_CHALLENGE_: Below you will find a set of lines. Repeat them all exactly.

Recorded data:

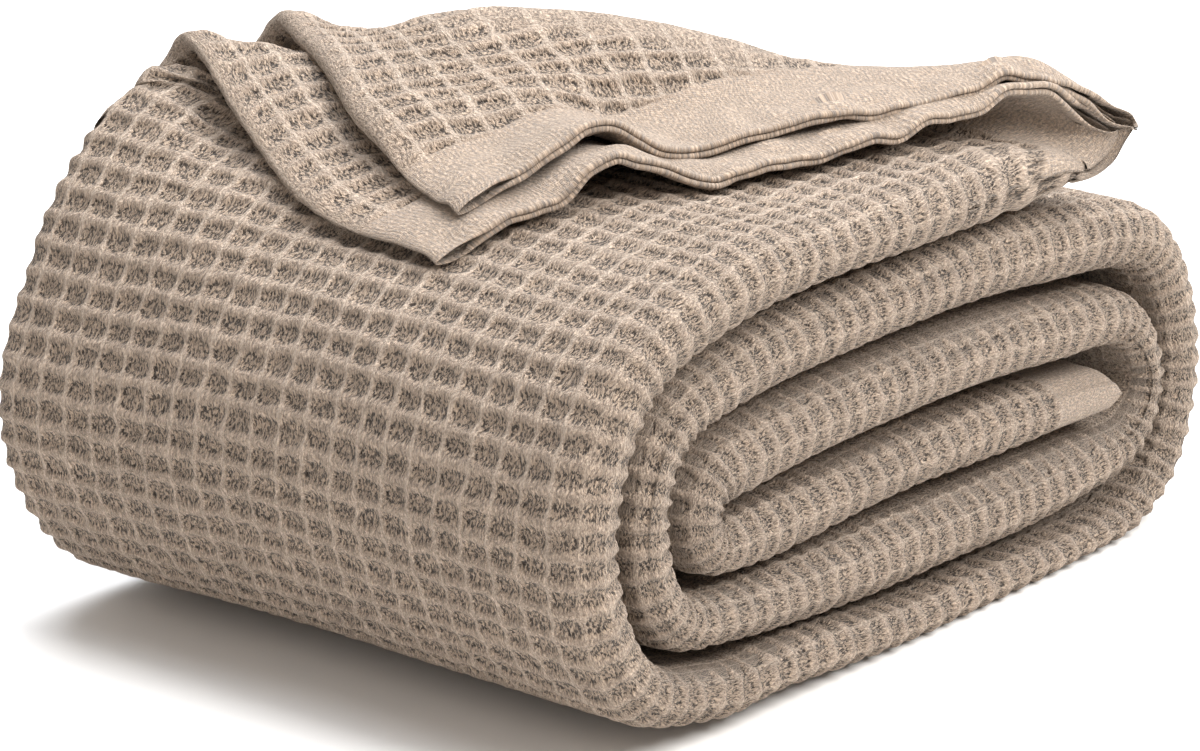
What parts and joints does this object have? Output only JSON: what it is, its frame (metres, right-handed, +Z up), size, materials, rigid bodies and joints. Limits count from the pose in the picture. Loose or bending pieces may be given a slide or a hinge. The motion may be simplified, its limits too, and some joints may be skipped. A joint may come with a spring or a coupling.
{
  "type": "waffle weave cotton blanket",
  "caption": "Waffle weave cotton blanket, folded lengthwise and wound flat into an oval pack, its outer back corner turned over on top with the plain hem forward.",
  "frame": {"origin": "centre of the pack's footprint, on the surface it rests on", "axes": "+X across the flat winding, towards its right-hand bend; +Y along the roll's axis, from the large front folds to the back folds; +Z up"},
  "size_m": [0.4174, 0.3042, 0.2279],
  "materials": {
    "waffle_cotton": "matte"
  },
  "bodies": {
    "root": {"blanket": "waffle_cotton"}
  },
  "joints": []
}
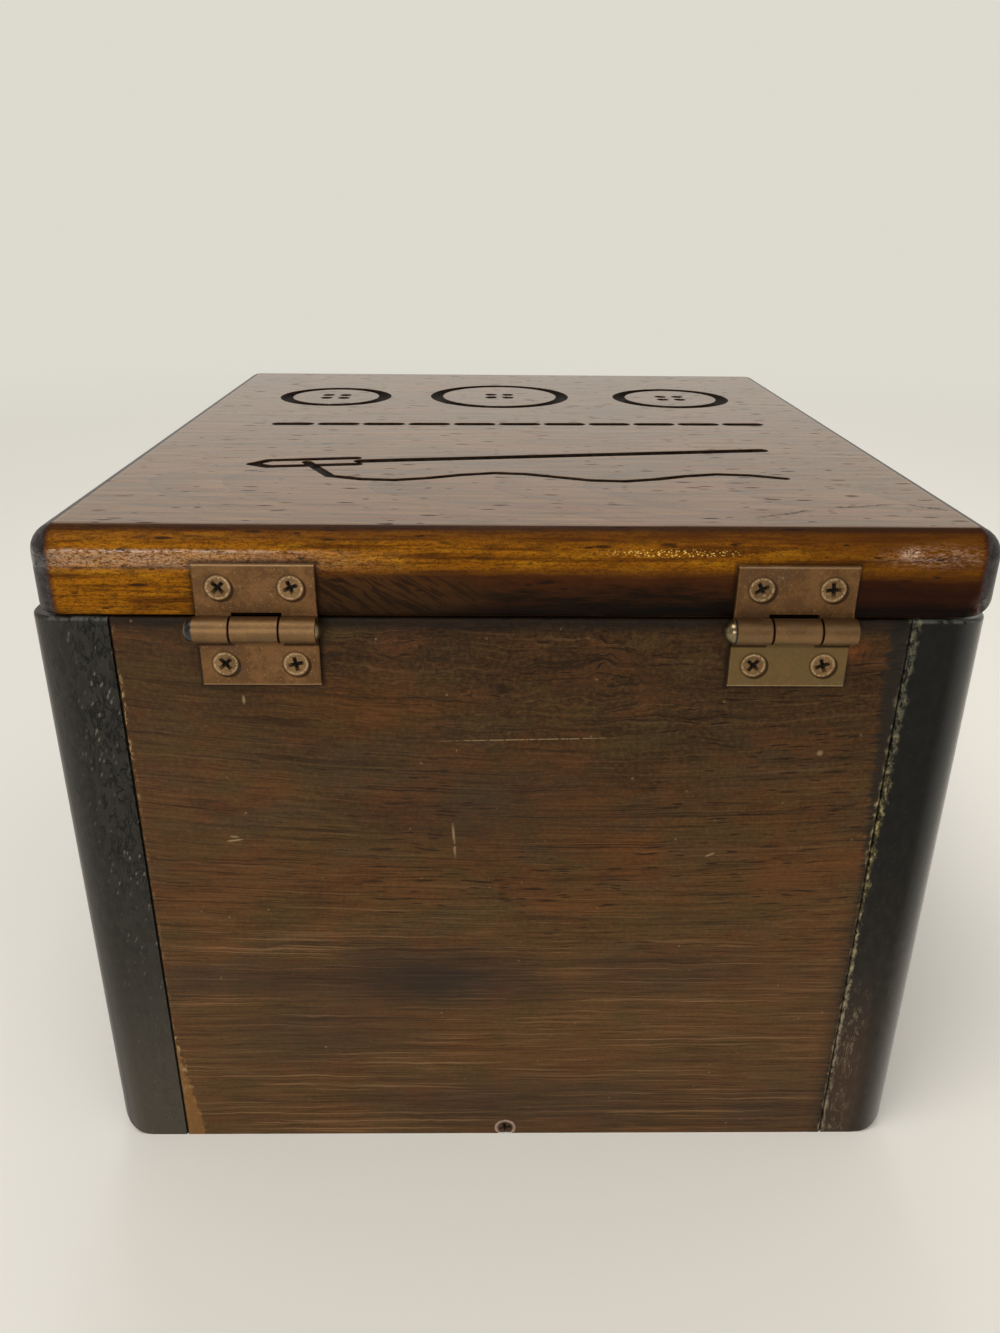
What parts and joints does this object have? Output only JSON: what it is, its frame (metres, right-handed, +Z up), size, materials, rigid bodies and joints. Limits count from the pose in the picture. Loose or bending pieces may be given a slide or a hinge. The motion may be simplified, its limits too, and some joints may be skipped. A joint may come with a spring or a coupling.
{
  "type": "sewing chest",
  "caption": "Small wooden sewing chest with a thick rounded lid on two surface-mounted butt hinges, and a compartmented tray that lifts out of it.",
  "frame": {"origin": "centre of the chest body's underside, on the surface it stands on", "axes": "+Z up; -Y towards the chest's front, +Y towards the hinged back; +X to the right for someone facing the front"},
  "size_m": [0.2064, 0.2308, 0.1677],
  "materials": {
    "side_board_wood": "dark stained hardwood under satin varnish, near black on the end grain",
    "panel_wood": "brown stained oak-like board under satin varnish, with dark pores and blotches",
    "lid_wood": "amber brown board under glossy varnish, with burnt carved grooves",
    "bottom_wood": "thinly stained board, matt underneath",
    "tray_wood": "light oiled wood",
    "hinge_brass": "antiqued brass plate, brushed and worn bright on its edges",
    "screw_brass": "brass-plated screws, slightly brighter than the hinges",
    "nail_steel": "dull steel flat-wire nails"
  },
  "bodies": {
    "chest": {"right_side_board": "side_board_wood", "left_side_board": "side_board_wood", "back_panel": "panel_wood", "front_panel": "panel_wood", "bottom_board": "bottom_wood", "right_tray_runner": "tray_wood", "left_tray_runner": "tray_wood", "right_hinge_body_leaf": "hinge_brass", "right_hinge_body_screws": "screw_brass", "left_hinge_body_leaf": "hinge_brass", "left_hinge_body_screws": "screw_brass", "bottom_screws": "screw_brass", "corner_nails": "nail_steel", "runner_brads": "nail_steel"},
    "lid": {"lid_board": "lid_wood", "right_hinge_lid_leaf": "hinge_brass", "right_hinge_pin": "hinge_brass", "right_hinge_lid_screws": "screw_brass", "left_hinge_lid_leaf": "hinge_brass", "left_hinge_pin": "hinge_brass", "left_hinge_lid_screws": "screw_brass"},
    "tray": {"tray_front": "tray_wood", "tray_back": "tray_wood", "tray_right_end": "tray_wood", "tray_left_end": "tray_wood", "tray_floor_board": "tray_wood", "tray_handle_divider": "tray_wood", "tray_back_right_divider": "tray_wood", "tray_back_left_divider": "tray_wood", "tray_front_divider": "tray_wood"}
  },
  "joints": [
    {"name": "lid_hinge", "type": "hinge", "parent": "chest", "child": "lid", "pos_m": [0, 0.11305, 0.1472], "axis": [-1, 0, 0], "range_deg": [0, 195]},
    {"name": "tray_lift", "type": "slide", "parent": "chest", "child": "tray", "axis": [0, 0, 1], "range_m": [0, 0.0115]}
  ]
}
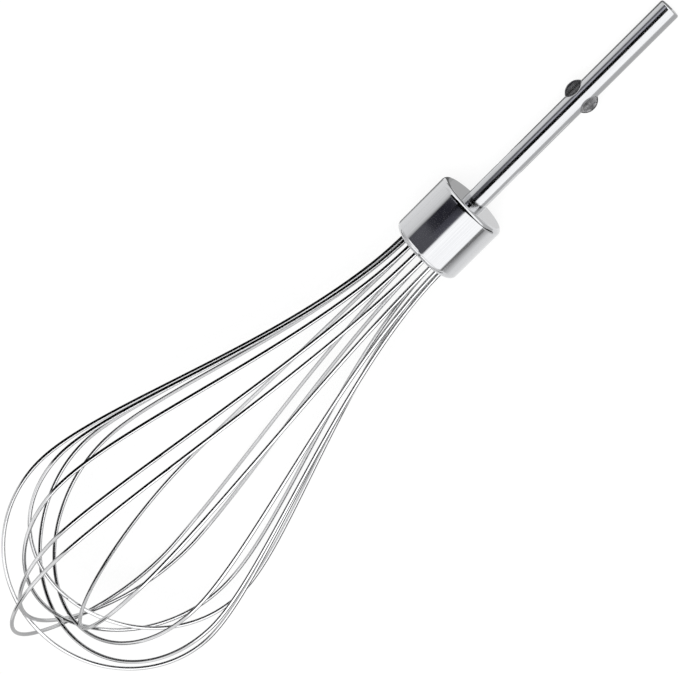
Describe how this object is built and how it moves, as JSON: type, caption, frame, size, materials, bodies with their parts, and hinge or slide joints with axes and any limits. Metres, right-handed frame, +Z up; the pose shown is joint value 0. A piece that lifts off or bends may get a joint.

_RESULT OF THIS EXERCISE_:
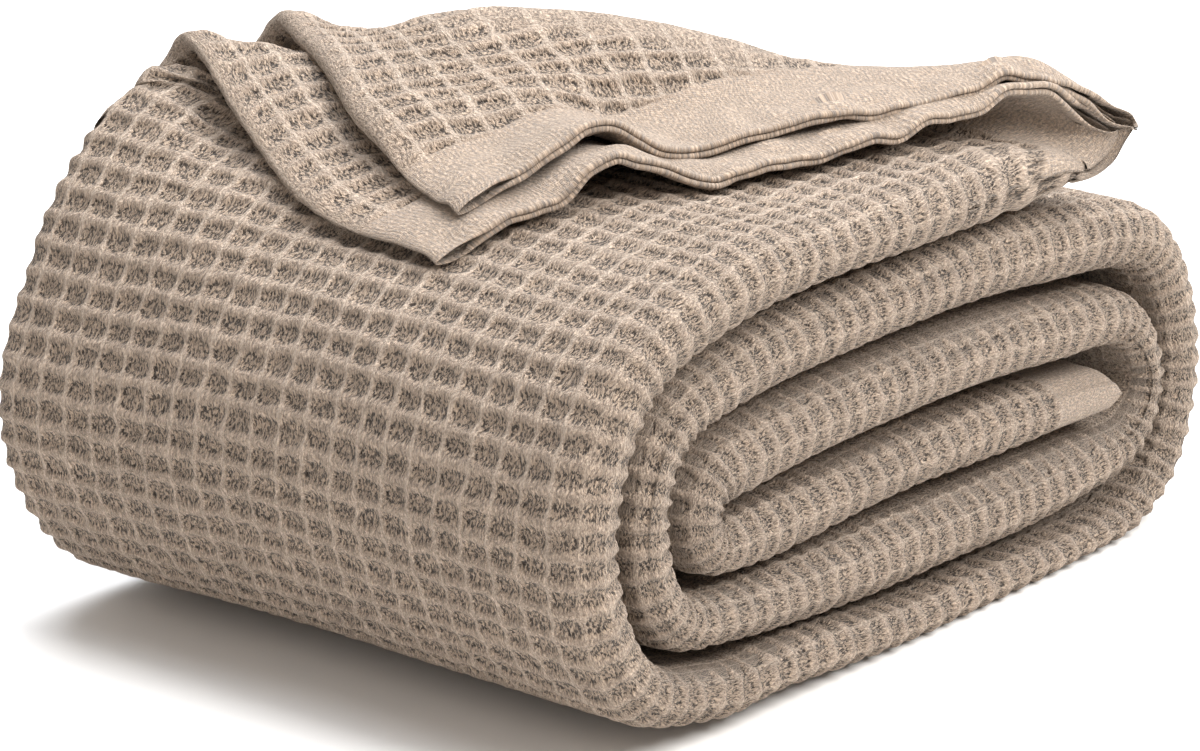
What parts and joints does this object have? Output only JSON: what it is, its frame (metres, right-handed, +Z up), size, materials, rigid bodies and joints. Limits count from the pose in the picture. Loose or bending pieces may be given a slide or a hinge. The motion may be simplified, its limits too, and some joints may be skipped. A joint may come with a spring or a coupling.
{
  "type": "waffle weave cotton blanket",
  "caption": "Waffle weave cotton blanket, folded lengthwise and wound flat into an oval pack, its outer back corner turned over on top with the plain hem forward.",
  "frame": {"origin": "centre of the pack's footprint, on the surface it rests on", "axes": "+X across the flat winding, towards its right-hand bend; +Y along the roll's axis, from the large front folds to the back folds; +Z up"},
  "size_m": [0.4174, 0.3042, 0.2279],
  "materials": {
    "waffle_cotton": "matte"
  },
  "bodies": {
    "root": {"blanket": "waffle_cotton"}
  },
  "joints": []
}
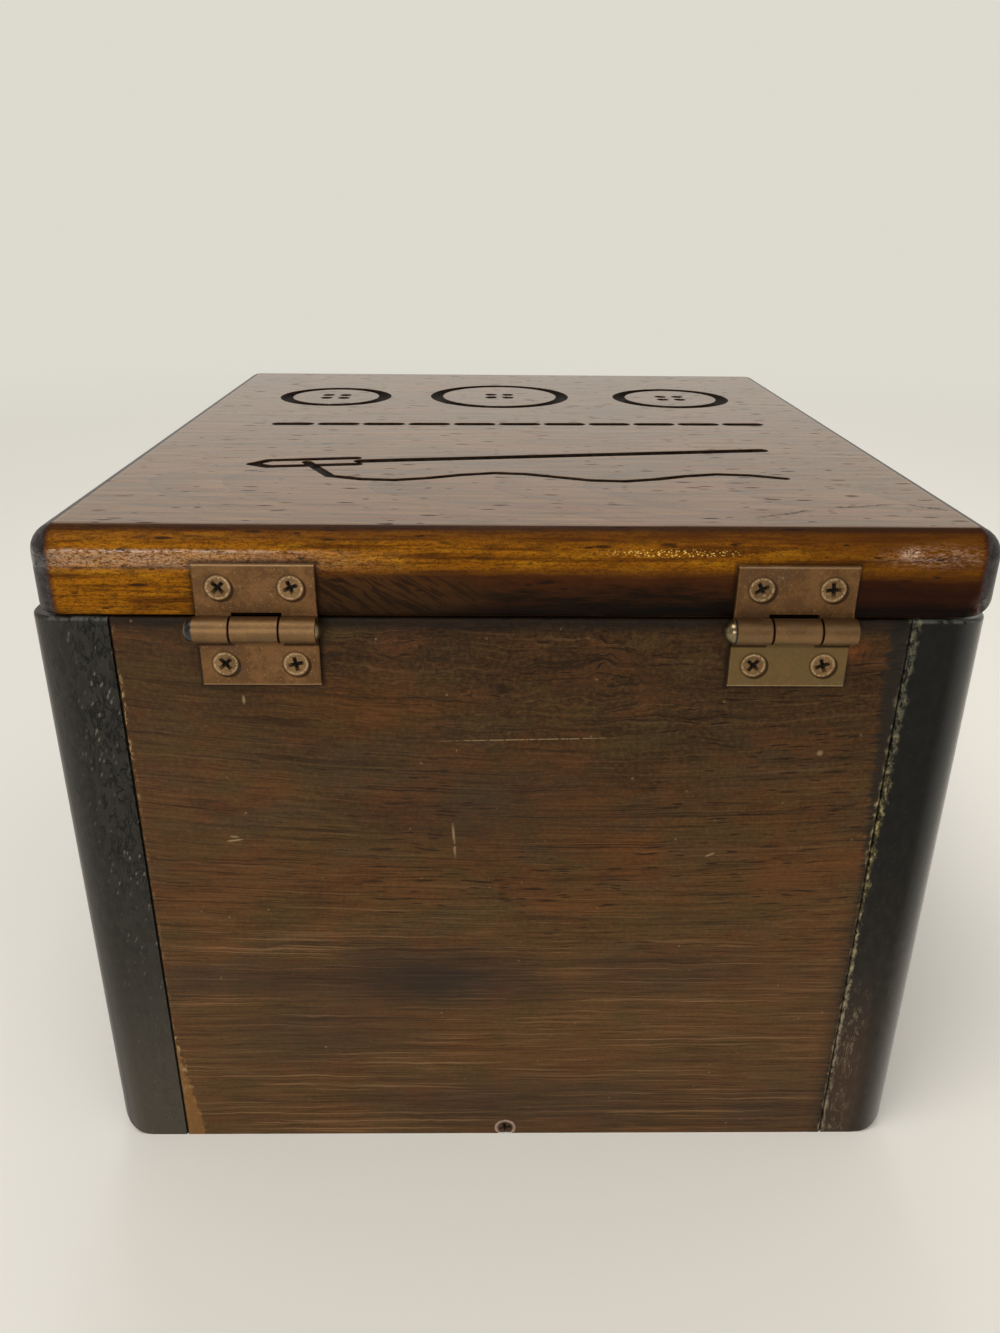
What parts and joints does this object have? Output only JSON: what it is, its frame (metres, right-handed, +Z up), size, materials, rigid bodies and joints. Limits count from the pose in the picture. Loose or bending pieces may be given a slide or a hinge. The motion may be simplified, its limits too, and some joints may be skipped. A joint may come with a spring or a coupling.
{
  "type": "sewing chest",
  "caption": "Small wooden sewing chest with a thick rounded lid on two surface-mounted butt hinges, and a compartmented tray that lifts out of it.",
  "frame": {"origin": "centre of the chest body's underside, on the surface it stands on", "axes": "+Z up; -Y towards the chest's front, +Y towards the hinged back; +X to the right for someone facing the front"},
  "size_m": [0.2064, 0.2308, 0.1677],
  "materials": {
    "side_board_wood": "dark stained hardwood under satin varnish, near black on the end grain",
    "panel_wood": "brown stained oak-like board under satin varnish, with dark pores and blotches",
    "lid_wood": "amber brown board under glossy varnish, with burnt carved grooves",
    "bottom_wood": "thinly stained board, matt underneath",
    "tray_wood": "light oiled wood",
    "hinge_brass": "antiqued brass plate, brushed and worn bright on its edges",
    "screw_brass": "brass-plated screws, slightly brighter than the hinges",
    "nail_steel": "dull steel flat-wire nails"
  },
  "bodies": {
    "chest": {"right_side_board": "side_board_wood", "left_side_board": "side_board_wood", "back_panel": "panel_wood", "front_panel": "panel_wood", "bottom_board": "bottom_wood", "right_tray_runner": "tray_wood", "left_tray_runner": "tray_wood", "right_hinge_body_leaf": "hinge_brass", "right_hinge_body_screws": "screw_brass", "left_hinge_body_leaf": "hinge_brass", "left_hinge_body_screws": "screw_brass", "bottom_screws": "screw_brass", "corner_nails": "nail_steel", "runner_brads": "nail_steel"},
    "lid": {"lid_board": "lid_wood", "right_hinge_lid_leaf": "hinge_brass", "right_hinge_pin": "hinge_brass", "right_hinge_lid_screws": "screw_brass", "left_hinge_lid_leaf": "hinge_brass", "left_hinge_pin": "hinge_brass", "left_hinge_lid_screws": "screw_brass"},
    "tray": {"tray_front": "tray_wood", "tray_back": "tray_wood", "tray_right_end": "tray_wood", "tray_left_end": "tray_wood", "tray_floor_board": "tray_wood", "tray_handle_divider": "tray_wood", "tray_back_right_divider": "tray_wood", "tray_back_left_divider": "tray_wood", "tray_front_divider": "tray_wood"}
  },
  "joints": [
    {"name": "lid_hinge", "type": "hinge", "parent": "chest", "child": "lid", "pos_m": [0, 0.11305, 0.1472], "axis": [-1, 0, 0], "range_deg": [0, 195]},
    {"name": "tray_lift", "type": "slide", "parent": "chest", "child": "tray", "axis": [0, 0, 1], "range_m": [0, 0.0115]}
  ]
}
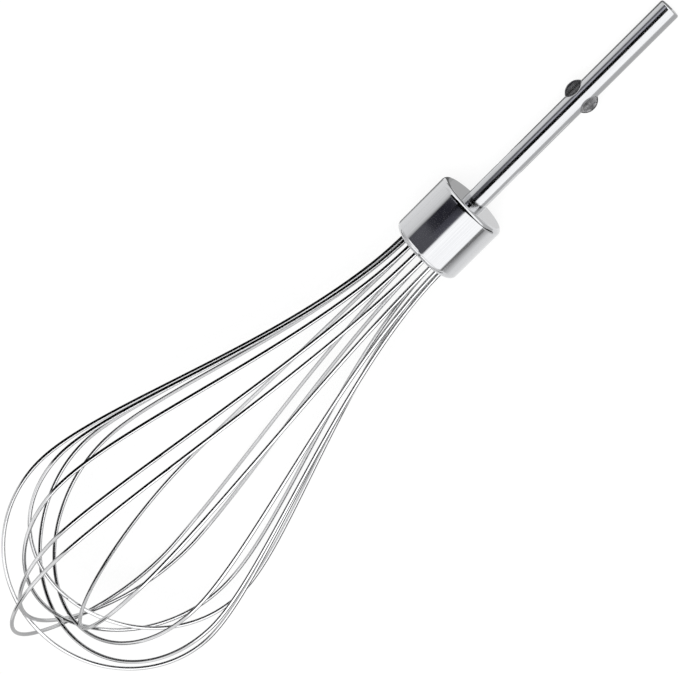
Describe how this object is built and how it moves, as JSON: type, caption, frame, size, materials, bodies with their parts, and hinge or slide joints with axes and any limits. Metres, right-handed frame, +Z up; the pose shown is joint value 0. A piece that lifts off or bends may get a joint.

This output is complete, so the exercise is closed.